If Spectre is disappointing, it's because Skyfall, its immediate predecessor (also directed by Sam Mendes), was so good. In fact, two of Craig's outings (Skyfall and Casino Royale) have represented the best Bond since Connery left. Spectre is more of a middling affair. Much of the London-based material, with M battling C over the value of "old-fashioned" field agents, belongs in a different movie. It's ultimately superfluous and serves primarily to fatten up an already bloated production. Also, Bond's romance with Dr. Madeleine Swann (Lea Seydoux) develops a little too slowly for an action thriller.
Hinx, played by Guardians of the Galaxy's Dave Bautista, is a pleasant addition to the 007 Rogues Gallery of Henchmen. Although not as memorable as Oddjob or Jaws, he can stand on his own. His fight scene with Bond aboard a moving train is reminiscent of Connery's battle with Robert Shaw's Grant in From Russia with Love - the similarities are undoubtedly intentional. As the man in the shadows, Christoph Waltz is underused. His cool, urbane approach is menacing but he's not as ferocious as Skyfall's Silva.
Spectre continues the recent trend of transforming the serial womanizer into more of a romantic hero. Bond's relationship with Madeleine has a depth seen only twice previously in the series' 53-year history (On Her Majesty's Secret Service, Casino Royale) and shows the producers to be cognizant that the concept of a "love interest" has to evolve from what it once was. Although Lea Seydoux gets the lion's share of female screen time, Monica Bellucci's small role as the widow of a man killed by Bond allows her to become the first fifty-something "Bond girl" (assuming one doesn't count the original Miss Moneypenny, Lois Maxwell).
In terms of its pyrotechnics, fight scenes, and stunts, Spectre outdoes anything attempted in Skyfall, fulfilling director Sam Mendes' self-imposed requirement that things needed to be more spectacular in the follow-up. Although the film doesn't reach the absurd heights of rival action franchises such as The Fast and the Furious and Mission: Impossible, there are times when it comes close. Composer Thomas Newman proves to be a better successor to John Barry than David Arnold, who scored five of the last seven franchise entries. He is less reluctant and more able than Arnold to entwine the iconic Monty Norman theme into his work. (Sam Smith's title song, however, is unremarkable and a significant step down from Adele's "Skyfall.")
One point of curiosity about Spectre is how it would address the so-called "Blofeld question." Considering that Ernst Stavro Blofeld was Spectre's #1 and became Bond's arch-rival during the Connery era, it seemed odd that there was no mention of him in any of the publicity material related to Spectre. Rest assured, the movie addresses this. I won't discuss the specifics or guess whether viewers will be satisfied with how it's handled, but Mendes and the screenwriters don't ignore the character.
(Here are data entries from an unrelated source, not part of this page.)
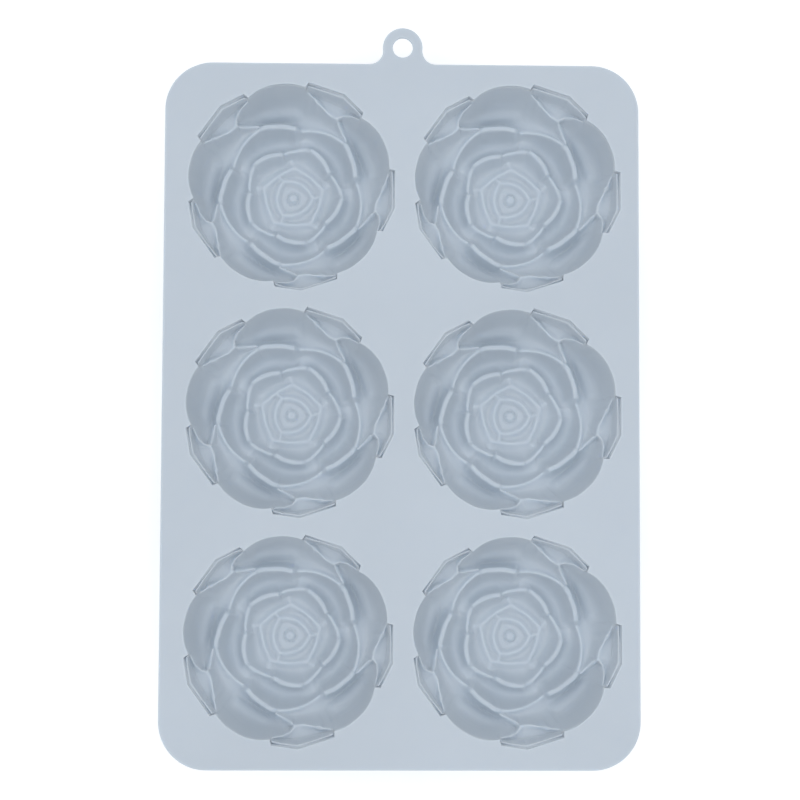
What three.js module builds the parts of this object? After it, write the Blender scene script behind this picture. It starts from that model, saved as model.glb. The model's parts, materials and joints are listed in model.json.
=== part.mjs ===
// A silicone soap mould with six rose cavities and a hanging tab.
// Millimetres, +Z up. The origin is the middle of the footprint, on the surface that the cups stand on,
// and +Y runs to the hanging tab. The mould is used this way up: soap is poured in from above.
import * as THREE from "three";

// The flat sheet that the cavities open through
const sheetWidth = 175;
const sheetLength = 259;
const sheetThickness = 2;
const sheetCorner = 17.5;
const cornerSteps = 8;

// The hanging tab, on the middle of the sheet's +Y edge
const tabRadius = 7.35;
const tabHoleRadius = 3.7;
const tabHoleRise = 6.2;
const tabFillet = 5;
const tabSteps = 10;

// The cups, two across and three along. Their grid sits slightly off the sheet's middle.
const cupPitch = 83.4;
const cupGridX = 0.6;
const cupGridY = 0.6;
const cupColumns = ["left", "right"];
const cupRows = ["lower", "middle", "upper"];
const cavityDepth = 32;
const floorThickness = 3;
const cupWall = 2.4;
const footRadius = 17;
const bowlAngles = [0, 20, 40, 60, 78, 90];

// The rose has five petals in each layer, so a fifth of a turn is drawn and repeated.
const petals = 5;
const petalTurn = 360 / petals;
const petalSteps = [10, 14, 24, 34, 43, 46, 53, 60, 70, 80.5];

const totalHeight = cavityDepth + floorThickness;
const sheetUnderside = totalHeight - sheetThickness;
const tabReach = tabHoleRise + tabRadius;
const sheetCentreY = -tabReach / 2;

// The cavity's mouth: a plain arc, then an outer petal's tip with straight edges and square ends.
// Knots are [angle in degrees, distance from the cup's axis].
const mouth = [
  [10, 36.8],
  [14, 37.2],
  [24, 37.8],
  [34, 37.4],
  [43, 36.2],
  [46, 38],
  [60, 39.2],
  [80.5, 38.8],
];

// The lines round the cavity that the petals meet and turn on, from the middle outwards.
// Knots are [angle in degrees, distance from the cup's axis, depth below the sheet's top].
const coreRidge = [[10, 6.4, 30]];
const bud = [
  [16.5, 11.5, 29.6],
  [52.5, 10.3, 30.8],
];
const innerCrevice = [
  [16, 17.4, 26.2],
  [30, 16.7, 25.8],
  [34, 16.5, 23.8],
  [53, 17.8, 23.2],
  [70, 18.6, 23],
  [74, 18.3, 25.2],
];
const innerLip = [
  [16, 20.4, 27.5],
  [24, 20.8, 28.4],
  [44, 21.7, 28.4],
  [60, 22.5, 28.3],
  [76, 22.5, 26.6],
];
const outerCrevice = [
  [14, 24.7, 18.4],
  [24, 25.6, 18.2],
  [43, 27.2, 18.3],
  [46, 27.2, 20.2],
  [60, 26.5, 22],
  [80.5, 24.9, 24],
];
const outerLip = [
  [14, 29.8, 23.2],
  [24, 30, 23.4],
  [40, 30.4, 22.8],
  [46, 27.9, 21.5],
  [60, 28, 23.8],
  [72, 29.2, 24],
];
const petalEdge = [
  [10, 33, 20.3],
  [40, 32.8, 20.6],
  [46, 28.8, 18.7],
  [53, 30.2, 16.8],
  [60, 33.2, 17.8],
  [80.5, 33.3, 19],
];
const petalBack = [
  [10, 35, 14.5],
  [24, 35.2, 14],
  [43, 33.8, 15],
  [46, 33.4, 20],
  [53, 34.4, 16],
  [60, 36.8, 12],
  [80.5, 36.5, 12.5],
];
const creviceHalfWidth = 0.85;

const silicone = { color: 0xbcc8d4, roughness: 0.6, metalness: 0 };

// The knots' values at an angle, with straight steps between knots and the pattern repeating each petal.
function between(knots, angle) {
  const ahead = (at) => THREE.MathUtils.euclideanModulo(at - angle, petalTurn);
  const turned = knots.map(([at, ...values]) => [ahead(at), ...values]);
  turned.sort((a, b) => a[0] - b[0]);
  const [after] = turned;
  const before = turned[turned.length - 1];
  if (after[0] === 0 || turned.length === 1) return after.slice(1);
  const back = petalTurn - before[0];
  const share = back / (back + after[0]);
  return after.slice(1).map((value, i) => before[i + 1] + (value - before[i + 1]) * share);
}

// A closed ring of points round the cup's axis, from a function of angle that gives [radius, depth].
function ringOf(lineAt) {
  const points = [];
  for (let petal = 0; petal < petals; petal += 1) {
    for (const step of petalSteps) {
      const angle = step + petal * petalTurn;
      const [radius, depth] = lineAt(angle);
      const turn = THREE.MathUtils.degToRad(angle);
      points.push(new THREE.Vector3(radius * Math.cos(turn), radius * Math.sin(turn), totalHeight - depth));
    }
  }
  return points;
}

// A line of the relief, moved outwards by offset.
function relief(knots, offset = 0) {
  return ringOf((angle) => {
    const [radius, depth] = between(knots, angle);
    return [radius + offset, depth];
  });
}

// One ring of the cup's outside, a quarter ellipse from the sheet's underside to the flat foot.
function bowl(bowlAngle) {
  const fall = THREE.MathUtils.degToRad(bowlAngle);
  return ringOf((angle) => {
    const widest = between(mouth, angle)[0] + cupWall;
    const radius = footRadius + (widest - footRadius) * Math.cos(fall);
    return [radius, sheetThickness + (totalHeight - sheetThickness) * Math.sin(fall)];
  });
}

// A closed skin over rings that run from one point on the axis to the other.
function skin(firstPoint, rings, lastPoint) {
  const around = rings[0].length;
  const corners = [firstPoint, ...rings.flat(), lastPoint];
  const last = corners.length - 1;
  const faces = [];
  for (let i = 0; i < around; i += 1) {
    const next = (i + 1) % around;
    faces.push(0, 1 + i, 1 + next);
    for (let ring = 0; ring < rings.length - 1; ring += 1) {
      const inner = 1 + ring * around;
      const outer = inner + around;
      faces.push(inner + i, outer + i, outer + next);
      faces.push(inner + i, outer + next, inner + next);
    }
    faces.push(last - around + i, last, last - around + next);
  }
  const geometry = new THREE.BufferGeometry().setFromPoints(corners);
  geometry.setIndex(faces);
  geometry.computeVertexNormals();
  return geometry;
}

// One cup: the rose relief inside and a plain round bowl with a flat foot outside.
function cupGeometry() {
  const deepest = new THREE.Vector3(0, 0, floorThickness);
  const underneath = new THREE.Vector3(0, 0, 0);
  const mouthRing = ringOf((angle) => [between(mouth, angle)[0], sheetThickness]);
  const rings = [
    relief(coreRidge),
    relief(bud),
    relief(innerCrevice, -creviceHalfWidth),
    relief(innerCrevice, creviceHalfWidth),
    relief(innerLip),
    relief(outerCrevice, -creviceHalfWidth),
    relief(outerCrevice, creviceHalfWidth),
    relief(outerLip),
    relief(petalEdge),
    relief(petalBack),
    mouthRing,
    ...bowlAngles.map(bowl),
  ];
  return skin(deepest, rings, underneath);
}

// A rectangle with round corners, centred on the origin.
function roundedRectangle(width, length, corner) {
  const x = width / 2 - corner;
  const y = length / 2 - corner;
  const shape = new THREE.Shape();
  shape.absarc(x, y, corner, 0, Math.PI / 2, false);
  shape.absarc(-x, y, corner, Math.PI / 2, Math.PI, false);
  shape.absarc(-x, -y, corner, Math.PI, 1.5 * Math.PI, false);
  shape.absarc(x, -y, corner, 1.5 * Math.PI, 2 * Math.PI, false);
  shape.closePath();
  return shape;
}

// The middle of each cup, measured from the sheet's centre.
function cupPlaces() {
  const places = [];
  cupRows.forEach((rowName, row) => {
    cupColumns.forEach((columnName, column) => {
      places.push({
        name: `rose_cup_${rowName}_${columnName}`,
        x: cupGridX + (column - (cupColumns.length - 1) / 2) * cupPitch,
        y: cupGridY + (row - (cupRows.length - 1) / 2) * cupPitch,
      });
    });
  });
  return places;
}

function sheetGeometry(places) {
  const shape = roundedRectangle(sheetWidth, sheetLength, sheetCorner);
  for (const { x, y } of places) {
    const edge = ringOf((angle) => between(mouth, angle));
    shape.holes.push(new THREE.Path(edge.map((point) => new THREE.Vector2(point.x + x, point.y + y))));
  }
  return new THREE.ExtrudeGeometry(shape, {
    depth: sheetThickness,
    bevelEnabled: false,
    curveSegments: cornerSteps,
  });
}

// The tab's base line lies on y = 0, and fillets lead from it into the round eye.
function tabGeometry() {
  const filletX = Math.sqrt((tabRadius + tabFillet) ** 2 - (tabHoleRise - tabFillet) ** 2);
  const lean = Math.atan2(tabHoleRise - tabFillet, filletX);
  const shape = new THREE.Shape();
  shape.moveTo(filletX, 0);
  shape.absarc(filletX, tabFillet, tabFillet, -Math.PI / 2, Math.PI - lean, true);
  shape.absarc(0, tabHoleRise, tabRadius, -lean, Math.PI + lean, false);
  shape.absarc(-filletX, tabFillet, tabFillet, lean, -Math.PI / 2, true);
  shape.closePath();
  const eye = new THREE.Path();
  eye.absarc(0, tabHoleRise, tabHoleRadius, 0, 2 * Math.PI, true);
  shape.holes.push(eye);
  return new THREE.ExtrudeGeometry(shape, {
    depth: sheetThickness,
    bevelEnabled: false,
    curveSegments: tabSteps,
  });
}

function part(name, geometry, x, y, z) {
  const mesh = new THREE.Mesh(geometry, new THREE.MeshStandardMaterial(silicone));
  mesh.name = name;
  mesh.position.set(x, y, z);
  return mesh;
}

const mould = new THREE.Group();
const places = cupPlaces();
mould.add(part("sheet", sheetGeometry(places), 0, sheetCentreY, sheetUnderside));
mould.add(part("hanging_tab", tabGeometry(), 0, sheetCentreY + sheetLength / 2, sheetUnderside));
for (const { name, x, y } of places) {
  mould.add(part(name, cupGeometry(), x, sheetCentreY + y, 0));
}

export default mould;
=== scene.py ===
"""A silicone soap mould with six rose cavities, lying on a pale floor, seen from above its open side."""

import json
import math

import bmesh
import bpy
import numpy as np
from mathutils import Euler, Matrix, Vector


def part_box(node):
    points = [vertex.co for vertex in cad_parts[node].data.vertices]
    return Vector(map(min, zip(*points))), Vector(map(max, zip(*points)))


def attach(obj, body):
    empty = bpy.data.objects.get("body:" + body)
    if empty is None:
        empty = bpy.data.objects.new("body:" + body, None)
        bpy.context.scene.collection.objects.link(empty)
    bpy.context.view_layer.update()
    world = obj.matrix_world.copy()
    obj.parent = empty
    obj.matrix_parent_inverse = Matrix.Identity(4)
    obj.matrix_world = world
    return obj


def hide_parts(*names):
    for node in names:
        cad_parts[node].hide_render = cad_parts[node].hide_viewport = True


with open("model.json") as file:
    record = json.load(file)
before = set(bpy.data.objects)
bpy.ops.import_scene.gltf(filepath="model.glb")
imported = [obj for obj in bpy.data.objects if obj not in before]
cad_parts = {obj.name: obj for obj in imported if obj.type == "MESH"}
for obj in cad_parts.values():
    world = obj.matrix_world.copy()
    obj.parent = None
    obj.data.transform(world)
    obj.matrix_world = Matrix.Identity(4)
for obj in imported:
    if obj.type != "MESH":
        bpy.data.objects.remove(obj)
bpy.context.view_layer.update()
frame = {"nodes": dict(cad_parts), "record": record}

# ---------------------------------------------------------------- driving sizes, in millimetres and degrees
MM = 0.001
CUPS = [name for name in frame["nodes"] if name.startswith("rose_cup")]

SHEET_CORNER = 17.5
SHEET_EDGE = 0.5
MOUTH_EDGE = 0.35
TAB_RADIUS = 7.35
TAB_HOLE = 3.7
TAB_HOLE_RISE = 6.2
TAB_FILLET = 5.0
CUP_WALL = 2.4
CUP_FOOT = 17.0
CUP_FOOT_EDGE = 0.8
CUP_FOOT_CHAMFER = 0.03
CUP_FILLET = 1.6
CUP_FILLET_START = 25
CUP_FILLET_STEPS = 4
CUP_BOWL_END = 84
CUP_BOWL_STEPS = 16
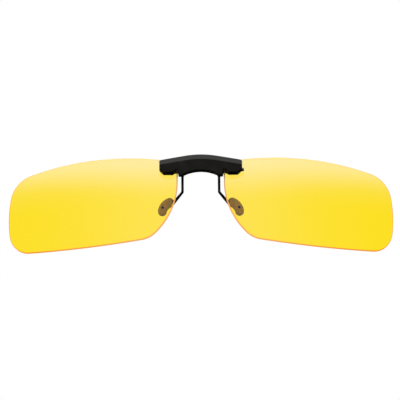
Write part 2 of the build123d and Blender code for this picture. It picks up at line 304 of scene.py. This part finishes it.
def silicone():
    """Soft warm grey silicone, slightly cloudy, with a matt moulded skin; part of its warm brown is painted
    yellow light, standing in for the light that reaches the pads through the lenses.
    """
    material, tree, shader = new_material("pad_silicone_look")
    cloud = noise_field(tree, 700.0, 3.0, 0.55)
    colour = mix_colours(tree, spread(tree, cloud, 0.35, 0.65), *SILICONE_AND_LENS_LIGHT_COLOURS)
    tree.links.new(colour, shader.inputs["Base Color"])
    tree.links.new(spread(tree, cloud, 0.3, 0.7, 0.42, 0.58), shader.inputs["Roughness"])
    shader.inputs["IOR"].default_value = SILICONE_IOR
    shader.inputs["Subsurface Weight"].default_value = 0.35
    shader.inputs["Subsurface Radius"].default_value = (1.0, 0.8, 0.7)
    shader.inputs["Subsurface Scale"].default_value = 0.6 * MM
    add_bump(tree, shader, noise_field(tree, 4000.0, 2.0), 0.02 * MM, 0.4)
    return material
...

"James Bond will return." So promises the end credits (as they often do). Although Spectre is not top-flight 007, there's nothing here to damage the venerable franchise. It has the ingredients necessary to succeed at the box office and offers the kind of high-voltage action that today's movie-goers love. If there's too much plot and times when the pacing becomes sluggish and uneven, those are easy traps for ambitious, would-be epics to fall into In the end, this solid Bond does justice to the character's long legacy while paying due diligence to what he has become under Daniel Craig's stewardship.